Филипп всматривался в глаза друга, пытаясь понять, какое именно чувство вызвало в нем это открытие. Но тот еще не осознал услышанное и поэтому кроме растерянности в глазах ничего не увидел.

— Нет, — покачал он головой и снова направился к выходу.

— А статуэтка? — Француз почувствовал прожигающий взгляд араба сквозь футболку.

«Ну вот, уже потихоньку начинает соображать, что к чему», — усмехнулся про себя Филипп.

— Статуэтка — не один из Даров, — поспешил уточнить он, пока воображение друга не начало играть с ним злую шутку. — Я вообще не думал, что мы здесь что-то найдем. В свитке писец сделал особую пометку, и я решил проверить, значит ли она что-либо.

— Ну, как видишь, значит. Что же дальше? — Ахмед полез вслед за Филиппом по металлической лестнице, ведущей наверх из шахты.

— А вот дальше нужно еще разбираться. Если мне позволят, конечно. Завтра будет видно.

***

Франция. Париж.

Неделю спустя.

Из больших окон кабинета была видна достопримечательность всей Франции — Эйфелева Башня. Она величаво возвышалась над всем городом, привлекая к своему подножию огромное количество туристов, приезжающих со всех стран, чтобы посмотреть на это чудо света.

В кабинете происходила очень важная встреча. Филипп нервно расхаживал по паркету, а молодой худощавый человек спокойно сидел на старинном диване и устало наблюдал за ним.

— Послушайте, — прогремел сердитый голос хозяина кабинета. Он нахмурил густые брови, предававшие его умному взгляду некую грозность, — вы хотите запретить мне закончить дело, которому я посвятил почти пять лет! Не такого глупого решения я ожидал целую неделю!

— Поймите, пожалуйста, месье де`Рамьен, — проговорил Худощавый, прервав речь рассерженного собеседника. Он устало провел рукой по бледному худощавому лицу и обратил, наконец, свой тусклый, полный безразличия взор на Филиппа. — Я всего лишь курьер, уполномоченный уведомить вас об отказе. Совет считает, что артефакт, который вам удалось обнаружить, не является в достаточной мере доказательством какого-либо предстоящего грандиозного открытия. И не намерены спонсировать ваши исследования впредь.

Филипп с прищуром посмотрел на курьера. Это шутка такая? Неделю назад на собрании археолог предоставил все разъяснения и доказательства своей правоты.
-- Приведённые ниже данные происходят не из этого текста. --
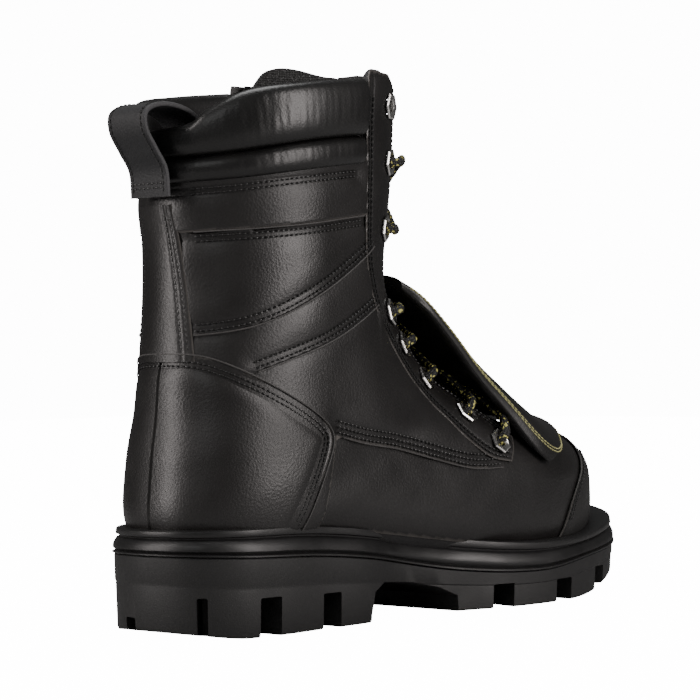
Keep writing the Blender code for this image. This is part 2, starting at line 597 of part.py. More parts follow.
def strip_capped(name, rings, collection="metatarsal_boot"):
    """Body through rings made by outline_ring. Each cap is ruled straight across."""
    bm = bmesh.new()
    loops = [[bm.verts.new(p) for p in ring] for ring in rings]
    n = len(loops[0])
    for low, high in zip(loops, loops[1:]):
        for k in range(n):
            bm.faces.new((low[k], low[(k + 1) % n], high[(k + 1) % n], high[k]))
    for loop in (loops[0], loops[-1]):
        bm.faces.new((loop[0], loop[1], loop[n - 1]))
        for k in range(1, n // 2 - 1):
            bm.faces.new((loop[k], loop[k + 1], loop[n - k - 1], loop[n - k]))
        bm.faces.new((loop[n // 2 - 1], loop[n // 2], loop[n // 2 + 1]))
    return mesh_object(name, bm, collection)


def make_midsole():
    def level(share):
        return lambda a: rib(a) + share * (float(seat(a)) - GAP - rib(a))
    return strip_capped("midsole", [outline_ring(s.inside * BEAD, level(s.share)) for s in BAND_STEPS])


def notch_cutter(name, notch, side):
    """Block that enters the sole's side square to it, or turned."""
    x = outline_sides(notch.along)[side > 0]
    reach = notch.reach * SOLE_WIDTH
    top = notch.top * BALL_LIFT
    turn = -side * math.radians(notch.turn)
    length = 4 * reach
    shift = Vector((length / 2 - reach, 0, 0)) * side
    shift.rotate(Matrix.Rotation(turn, 3, "Z"))
    middle = Vector((x, notch.along * LENGTH, top - CUT_DEPTH / 2)) + shift
    return block(name, middle, (length, notch.width * SOLE_WIDTH, CUT_DEPTH), turn)


def make_outsole():
    def level(share):
        return lambda a: ground(a) + share * (rib(a) - GAP - ground(a))
    sole = strip_capped("outsole", [outline_ring(s.inside * SIDE_TAPER, level(s.share)) for s in WALL_STEPS])
    arch = [(a * LENGTH, h * BALL_LIFT) for a, h in ARCH]
    boolean(sole, "DIFFERENCE", prism("arch", arch))
    for side, word in ((1, "outer"), (-1, "inner")):
        for k, notch in enumerate(NOTCHES):
            boolean(sole, "DIFFERENCE", notch_cutter(f"notch_{word}_{k + 1}", notch, side))
        for k, slot in enumerate(HEEL_SLOTS):
            boolean(sole, "DIFFERENCE", notch_cutter(f"heel_slot_{word}_{k + 1}", slot, side))
    middle = CHANNEL_TOP - CUT_DEPTH / 2
    side_x = CHANNEL_SIDE * SOLE_WIDTH
    start, end = (share * LENGTH for share in CHANNEL_ENDS)
    for x, word in ((side_x, "outer"), (-side_x, "inner")):
        channel = block("channel_" + word, (x, (start + end) / 2, middle),
                        (CHANNEL_WIDTH, end - start, CUT_DEPTH))
        boolean(sole, "DIFFERENCE", channel)
    for k, along in enumerate(MIDDLE_CHANNELS):
        channel = block(f"channel_across_{k + 1}", (0, along * LENGTH, middle),
                        (2 * side_x, CHANNEL_WIDTH, CUT_DEPTH))
        boolean(sole, "DIFFERENCE", channel)
    return sole


def make_insole():
    places = np.linspace(-0.10, 1.10, 15)
    low = [(a * LENGTH, float(seat(a)) + GAP) for a in places]
    high = [(y, z + INSOLE_THICK) for y, z in low]
    insole = last_solid("insole", -WALL - CURVED_GAP, "metatarsal_boot")
    boolean(insole, "INTERSECT", prism("insole_slab", low + high[::-1]))
    return insole


def eyelet_places():
    """For each side: row, turn and name of each eyelet."""
    places = []
    for side, word in ((1, "outer"), (-1, "inner")):
        for k, (along, up) in enumerate(EYELETS):
            places.append((*side_place(*side_point(along, up), side), f"{word}_{k + 1}"))
    return places


def eyelet_frame(row, turn):
    """Middle of the eyelet on the last's skin, and the way that it faces."""
    base = Vector(form(row, turn, 0.0))
    out = Vector(form(row, turn, 0.01)) - base
    return base, out.to_track_quat("Z", "Y")


def hexagon(radius, height, spin, base):
    ring = []
    for k in range(6):
        a = math.radians(60 * k + 30)
        ring.append(base + spin @ Vector((radius * math.cos(a), radius * math.sin(a), height)))
    return ring


def make_eyelets():
    """Six-sided rims with a barrel through the leather, and the holes that they need."""
    holes = []
    rim = EYELET_SIZE / math.sqrt(3)
    bore = EYELET_BORE / math.sqrt(3)
    barrel = bore + EYELET_BARREL
    for row, turn, name in eyelet_places():
        base, spin = eyelet_frame(row, turn)
        seat_at = OVERLAY + 2 * GAP
        rings = [hexagon(bore, -WALL, spin, base), hexagon(barrel, -WALL, spin, base),
                 hexagon(barrel, seat_at, spin, base), hexagon(rim, seat_at, spin, base),
                 hexagon(bore, seat_at + EYELET_RIM, spin, base)]
        ring_loft("eyelet_" + name, rings, closed=True)
        cut = [hexagon(barrel + GAP, h, spin, base) for h in (-3 * WALL, 3 * WALL)]
        holes.append(ring_loft("hole_" + name, cut, "cutters"))
    return holes


def lace_run(here, there, lift, tuck, count):
    """Places from one turn of the lace to the next, lifted and tucked in at mid-run."""
    places = []
    for k in range(count):
        t = k / (count - 1)
        hump = math.sin(math.pi * t)
        turn = (here[1] + (there[1] - here[1]) * t) * (1 - tuck * hump)
        out = OVERLAY + LACE_LIFT + LACE_SIZE / 2 + lift * hump ** 2
        places.append(Vector(form(here[0] + (there[0] - here[0]) * t, turn, out)))
    return places


def tube(name, places, size):
    """Round bar through places, as a mesh that a Boolean can join."""
    curve = bpy.data.curves.new(name, "CURVE")
    curve.dimensions = "3D"
    curve.bevel_depth = size / 2
    curve.bevel_resolution = 1
    curve.use_fill_caps = True
    path = curve.splines.new("POLY")
    path.points.add(len(places) - 1)
    for point, place in zip(path.points, places):
        point.co = (*place, 1)
    drawn = link(bpy.data.objects.new(name + "_curve", curve), "cutters")
    bpy.context.view_layer.update()
    mesh = bpy.data.meshes.new_from_object(drawn.evaluated_get(bpy.context.evaluated_depsgraph_get()))
    bm = bmesh.new()
    bm.from_mesh(mesh)
    bmesh.ops.remove_doubles(bm, verts=bm.verts, dist=0.00005)
    bpy.data.objects.remove(drawn, do_unlink=True)
    return mesh_object(name, bm, "cutters")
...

Он видел горящие глаза некоторых членов Совета, их жажду. Кто-то, конечно же, со скептизмом отнесся к его словам, но те, кто способен был мыслить глубже, сразу уцепились за невероятную возможность. Что же они задумали? Какую игру затеяли играть с ним?
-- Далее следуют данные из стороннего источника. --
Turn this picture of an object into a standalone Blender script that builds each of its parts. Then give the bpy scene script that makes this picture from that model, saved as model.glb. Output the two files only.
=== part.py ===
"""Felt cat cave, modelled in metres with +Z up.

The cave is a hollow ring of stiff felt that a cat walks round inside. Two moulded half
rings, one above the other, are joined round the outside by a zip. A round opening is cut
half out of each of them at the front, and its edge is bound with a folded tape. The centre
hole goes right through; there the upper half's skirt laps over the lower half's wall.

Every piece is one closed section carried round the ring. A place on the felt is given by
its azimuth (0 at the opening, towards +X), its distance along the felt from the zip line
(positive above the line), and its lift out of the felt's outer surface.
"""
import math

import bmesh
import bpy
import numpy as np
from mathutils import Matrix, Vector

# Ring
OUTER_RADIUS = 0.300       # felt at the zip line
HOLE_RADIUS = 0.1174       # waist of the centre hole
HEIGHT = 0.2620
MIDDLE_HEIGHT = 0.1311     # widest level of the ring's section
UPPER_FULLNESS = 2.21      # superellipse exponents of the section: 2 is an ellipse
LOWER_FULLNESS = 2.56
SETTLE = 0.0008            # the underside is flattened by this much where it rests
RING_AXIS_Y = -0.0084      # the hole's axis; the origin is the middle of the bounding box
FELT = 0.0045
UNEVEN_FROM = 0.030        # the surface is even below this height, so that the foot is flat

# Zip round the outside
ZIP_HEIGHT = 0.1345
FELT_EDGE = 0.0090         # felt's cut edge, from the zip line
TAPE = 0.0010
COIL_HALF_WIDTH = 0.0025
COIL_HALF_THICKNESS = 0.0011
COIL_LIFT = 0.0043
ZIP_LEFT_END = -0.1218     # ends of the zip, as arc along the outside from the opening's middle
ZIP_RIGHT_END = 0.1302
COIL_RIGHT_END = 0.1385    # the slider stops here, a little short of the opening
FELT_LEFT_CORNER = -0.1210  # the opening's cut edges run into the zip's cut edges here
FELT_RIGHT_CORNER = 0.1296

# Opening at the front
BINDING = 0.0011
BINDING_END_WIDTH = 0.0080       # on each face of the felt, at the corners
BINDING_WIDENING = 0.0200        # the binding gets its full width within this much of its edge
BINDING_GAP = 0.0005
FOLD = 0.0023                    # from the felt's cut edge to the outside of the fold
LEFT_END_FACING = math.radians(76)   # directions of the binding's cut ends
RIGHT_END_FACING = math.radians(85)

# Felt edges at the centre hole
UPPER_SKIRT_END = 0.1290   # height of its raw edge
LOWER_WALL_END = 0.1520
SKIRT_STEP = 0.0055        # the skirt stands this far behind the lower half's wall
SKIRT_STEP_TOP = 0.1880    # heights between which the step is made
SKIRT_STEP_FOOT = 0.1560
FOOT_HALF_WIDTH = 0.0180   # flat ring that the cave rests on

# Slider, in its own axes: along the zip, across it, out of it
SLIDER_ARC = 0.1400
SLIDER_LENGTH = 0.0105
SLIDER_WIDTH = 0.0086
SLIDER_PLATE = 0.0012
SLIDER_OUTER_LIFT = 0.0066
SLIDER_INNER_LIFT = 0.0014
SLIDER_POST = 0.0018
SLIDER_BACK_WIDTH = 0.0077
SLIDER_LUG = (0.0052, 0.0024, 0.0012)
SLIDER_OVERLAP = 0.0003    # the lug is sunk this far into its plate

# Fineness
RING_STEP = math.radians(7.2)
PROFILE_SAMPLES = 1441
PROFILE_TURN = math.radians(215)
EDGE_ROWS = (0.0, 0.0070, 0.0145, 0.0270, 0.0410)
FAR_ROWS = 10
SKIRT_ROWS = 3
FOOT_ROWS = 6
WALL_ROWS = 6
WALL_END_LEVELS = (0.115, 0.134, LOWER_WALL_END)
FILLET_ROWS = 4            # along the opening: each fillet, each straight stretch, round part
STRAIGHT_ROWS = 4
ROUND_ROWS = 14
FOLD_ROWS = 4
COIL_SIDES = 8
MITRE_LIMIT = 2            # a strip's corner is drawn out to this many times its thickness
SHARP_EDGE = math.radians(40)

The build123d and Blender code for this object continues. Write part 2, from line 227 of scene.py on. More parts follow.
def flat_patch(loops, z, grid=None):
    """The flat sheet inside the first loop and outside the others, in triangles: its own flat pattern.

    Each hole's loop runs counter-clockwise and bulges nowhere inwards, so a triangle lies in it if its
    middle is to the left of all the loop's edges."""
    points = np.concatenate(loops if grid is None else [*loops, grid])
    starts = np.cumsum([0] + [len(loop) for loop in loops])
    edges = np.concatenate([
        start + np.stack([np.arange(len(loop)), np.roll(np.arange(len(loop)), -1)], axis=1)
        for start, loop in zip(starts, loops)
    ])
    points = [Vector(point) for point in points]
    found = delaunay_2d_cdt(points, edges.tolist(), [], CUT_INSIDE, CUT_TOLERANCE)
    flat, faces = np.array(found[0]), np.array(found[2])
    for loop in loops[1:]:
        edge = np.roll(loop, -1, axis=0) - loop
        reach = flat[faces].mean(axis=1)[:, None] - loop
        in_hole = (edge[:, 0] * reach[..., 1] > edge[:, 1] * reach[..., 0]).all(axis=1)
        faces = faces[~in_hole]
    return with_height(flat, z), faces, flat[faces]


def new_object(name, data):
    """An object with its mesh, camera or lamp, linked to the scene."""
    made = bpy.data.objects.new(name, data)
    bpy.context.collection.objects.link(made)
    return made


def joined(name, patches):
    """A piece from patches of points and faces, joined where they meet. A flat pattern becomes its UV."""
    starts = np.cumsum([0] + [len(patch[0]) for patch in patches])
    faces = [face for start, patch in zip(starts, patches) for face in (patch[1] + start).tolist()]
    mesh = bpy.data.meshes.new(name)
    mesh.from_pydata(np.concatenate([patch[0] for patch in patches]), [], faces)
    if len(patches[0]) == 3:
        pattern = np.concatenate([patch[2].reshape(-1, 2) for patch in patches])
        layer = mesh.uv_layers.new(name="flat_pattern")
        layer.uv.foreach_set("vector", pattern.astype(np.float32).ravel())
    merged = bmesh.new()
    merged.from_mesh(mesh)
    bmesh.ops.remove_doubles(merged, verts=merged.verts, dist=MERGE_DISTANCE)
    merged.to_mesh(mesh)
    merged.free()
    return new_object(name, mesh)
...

— Какое к чёрту спонсирование?! Пусть подавятся своими деньгами! Можешь им так и передать! — Филипп нарочито перешёл на «ты», чтобы в полной мере обозначить свой гнев. — Единственное, что мне нужно, так это чтобы они не мешали и дали закончить дело! А не их спонсирование! Идиоты!

— Ваши «доказательства», — Худощавый нарочито растянул последнее слово, сделав на нем акцент, — их не убедили. Пять лет тишина, а тут, за день до решения Совета, вдруг такая находка — статуэтка, замурованная в потолке гробницы. Чудеса прям! — Он отвратительно скривил губы в усмешке.
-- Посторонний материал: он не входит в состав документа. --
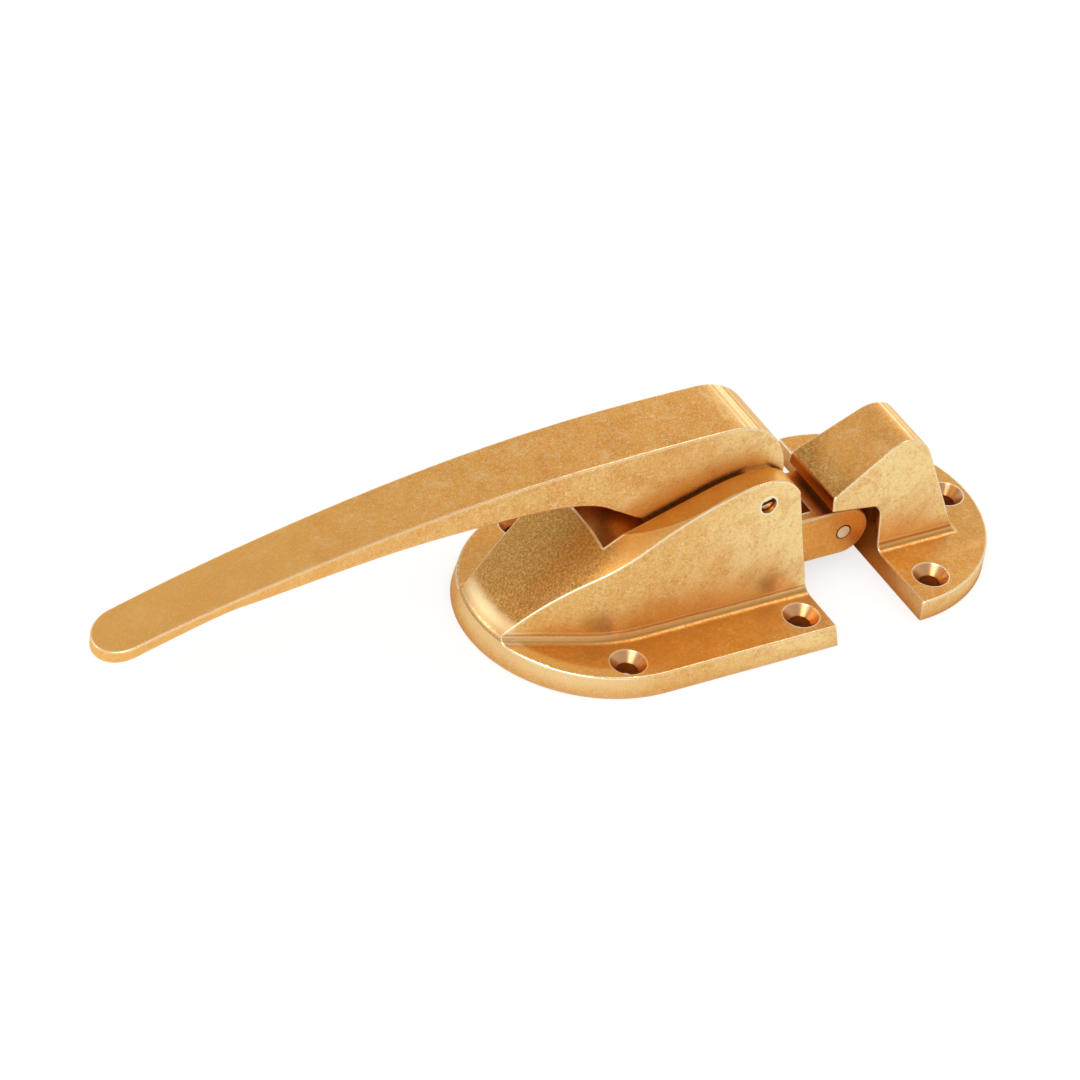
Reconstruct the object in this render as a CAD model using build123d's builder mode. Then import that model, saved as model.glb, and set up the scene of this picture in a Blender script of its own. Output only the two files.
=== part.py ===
from build123d import *
from math import cos, radians, sin, sqrt, tan
import os

# Lever latch with a roller tongue and its strike, cast in brass.
# Millimetres. The origin is the centre of the latch body's screw pattern on its back plane.
# +X runs from the lever's tip towards the strike, +Y across the latch, +Z out of the door.

# Plates and their wood screws
plate_t = 6.35
screw_pitch_x = 54.5
screw_pitch_y = 62.0
screw_bore_r = 2.8
screw_sink_r = 5.1
screw_sink_angle = 82.0

# Latch body flange: a round nose, straight sides and a flat end
flange_r = 39.5
flange_nose_x = -19.25
flange_end_x = 35.2
flange_draft = 9.0

# Housing walls, measured where they stand on the flange
housing_half_w = 22.4
housing_end_x = 34.2
housing_draft = 6.6
housing_tall = 44.0
prow_curve_x = -18.0
prow_curve_r = 45.0
prow_angle = 21.0
foot_r = 2.4
crease_r = 0.6
rim_edge_r = 0.5
flat_tol = 0.001

# Top line of the two rails
rail_apex_x = 19.0
rail_apex_z = 45.0
rail_arc_r = 49.0
rail_line_x = 3.6
rail_end_r = 11.5

# Crowned ramp: an arc along the body from its nose to a crest past the rails, with a crown across it
ramp_nose_z = 6.1
ramp_crest_x = 37.2
ramp_crest_z = 50.4
ramp_crown_r = 50.0
ramp_rim_r = 4.0

# Lever slot and tongue channel in the body
slot_half_w = 11.6
slot_start_x = -27.6
slot_floor_z = 26.3
slot_floor_end_x = -2.4
channel_start_x = -29.5
slide_gap = 0.3

# Back cover and its screws
cover_t = 4.3
cover_start_x = -36.0
cover_end_x = 29.0
cover_half_w = 17.5
cover_corner_r = 3.0
cover_gap = 0.15
cover_screw_inset = 3.6
cover_screw_r = 1.5
cover_screw_head_r = 2.8
cover_screw_len = 10.0
cover_screw_gap = 0.05
cover_slot_w = 0.8
cover_slot_deep = 0.7

# Lever pivot
pivot_x = 18.9
pivot_z = 37.7
pivot_r = 2.4
pivot_inset = 1.3
pivot_slot_w = 1.1
pivot_slot_deep = 1.2
pivot_slot_tilt = 12.0
run_gap = 0.06
bush_wall = 1.5
washer_t = 1.0
washer_r = 7.5

# Lever, given from its pivot
lever_half_w = 10.45
lever_tip_half_w = 8.2
lever_taper_from = 46.0
lever_reach = 191.3
lever_tip_drop = 5.2
lever_tip_t = 3.9
lever_back_far_x = 138.0
lever_back_far_z = 9.1
lever_back_near_x = 74.0
lever_back_near_z = 19.5
lever_belly_far_x = 148.6
lever_belly_far_z = 2.7
lever_belly_mid_x = 108.8
lever_belly_mid_z = 8.2
lever_belly_top_x = 80.0
lever_belly_top_z = 9.8
lever_belly_near_x = 57.8
lever_belly_near_z = 9.1
lever_throat_far_x = 46.0
lever_throat_far_z = 5.4
lever_throat_near_x = 32.0
lever_throat_near_drop = 3.0
hub_back_x = 14.0
hub_front_drop = 7.0
lever_nose_r = 19.0
lever_nose_back = 9.8
lever_nose_up = 3.2
lever_edge_r = 0.6
hub_drop = 14.4
heel_toe = 22.0
heel_pad = 6.0
heel_gap = 0.3
finger_half_t = 4.0
finger_half_w = 6.0

# Tongue
tongue_half_w = 10.3
tongue_tall = 15.5
tongue_bottom_z = 4.65
cheek_t = 3.2
tail_len = 8.4
finger_gap = 0.95
web_x = 42.6
roller_x = 52.55
roller_r = 8.1
roller_pocket_gap = 0.7
roller_side_gap = 0.15
roller_pin_r = 1.95
roller_pin_proud = 0.1
roller_bush_r = 3.2
press_gap = 0.02
edge_break = 0.4
cut_past = 1.0

# Tongue spring and its guide rod
spring_wire_r = 0.8
spring_coil_r = 4.6
spring_turns = 7
spring_end_gap = 0.1
guide_r = 2.5
guide_len = 22.0
guide_root = 4.5
spring_washer_t = 1.0
spring_washer_r = 6.6

# Strike
strike_edge_x = 62.15
strike_r = 38.7
strike_screw_x = 8.6
strike_screw_y = 29.0
strike_screw_end = 6.8
hook_half_w = 14.6
hook_draft = 9.3
hook_foot_r = 2.0
hook_edge_r = 0.5
hook_lip_x = 46.3
hook_lip_z = 22.2
hook_lip_top_z = 26.3
hook_lip_r = 1.6
hook_lip_low_r = 0.6
hook_ceiling_z = 20.1
hook_notch_r = 3.0
hook_slope = 31.4
hook_top_r = 8.8
hook_back_x = 87.2
hook_back_lean = 19.9

tongue_mid_z = tongue_bottom_z + tongue_tall / 2
tongue_top_z = tongue_bottom_z + tongue_tall
channel_top_z = tongue_top_z + slide_gap
channel_half_w = tongue_half_w + slide_gap
cheek_inside = tongue_half_w - cheek_t
tail_front_x = pivot_x - finger_half_t - finger_gap
tail_back_x = tail_front_x - tail_len


def sink_screw_holes(top_z, places):
    """Countersunk holes through a plate, from its top face."""
    with Locations(*[(x, y, top_z) for x, y in places]):
        CounterSinkHole(screw_bore_r, screw_sink_r, counter_sink_angle=screw_sink_angle)


# Plan outline of the housing: straight walls that curve in to a prow ahead of the flange's nose
curve_end_x = prow_curve_x - prow_curve_r * sin(radians(prow_angle))
curve_end_y = housing_half_w - prow_curve_r * (1 - cos(radians(prow_angle)))
prow_x = curve_end_x - curve_end_y / tan(radians(prow_angle))
with BuildSketch(Plane.XY.offset(plate_t)) as housing_plan:
    with BuildLine():
        Line((housing_end_x, -housing_half_w), (housing_end_x, housing_half_w))
        Line((housing_end_x, housing_half_w), (prow_curve_x, housing_half_w))
        RadiusArc((prow_curve_x, housing_half_w), (curve_end_x, curve_end_y), -prow_curve_r)
        Line((curve_end_x, curve_end_y), (prow_x, 0))
        Line((prow_x, 0), (curve_end_x, -curve_end_y))
        RadiusArc((curve_end_x, -curve_end_y), (prow_curve_x, -housing_half_w), -prow_curve_r)
        Line((prow_curve_x, -housing_half_w), (housing_end_x, -housing_half_w))
    make_face()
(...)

— Умный такой, да?! — сощурился Филипп, желая испепелить этого мерзкого типа своим взглядом. — Текст на свитке мало просто прочесть, нужно ещё растолковать содержание и познать сакральный смысл! Если бы ты хоть малую толику знал из того, что знает даже мой шестилетний племянник, то рот бы сейчас не посмел открывать!

— Так что ж вы не обратились к вашему племяннику за помощью, раз он такой умный, может и времени бы ушло меньше на толкование и познание? — ядовито огрызнулся Худощавый.

— А знаешь, я, пожалуй, так и сделаю! — Филипп, казалось, действительно всерьёз задумался над этим предложением.

— Ну, вот и отлично, — безразлично пожал плечами Худощавый. — Только, боюсь, в другой раз. Я должен вручить вам вот это письмо. — Он лениво поднялся с дивана, подошёл к Филиппу и протянул ему белый конверт. — Здесь подробно расписано о причине их отказа. И, кстати, артефакты необходимо вернуть Совету. Вы должны сейчас же передать их мне.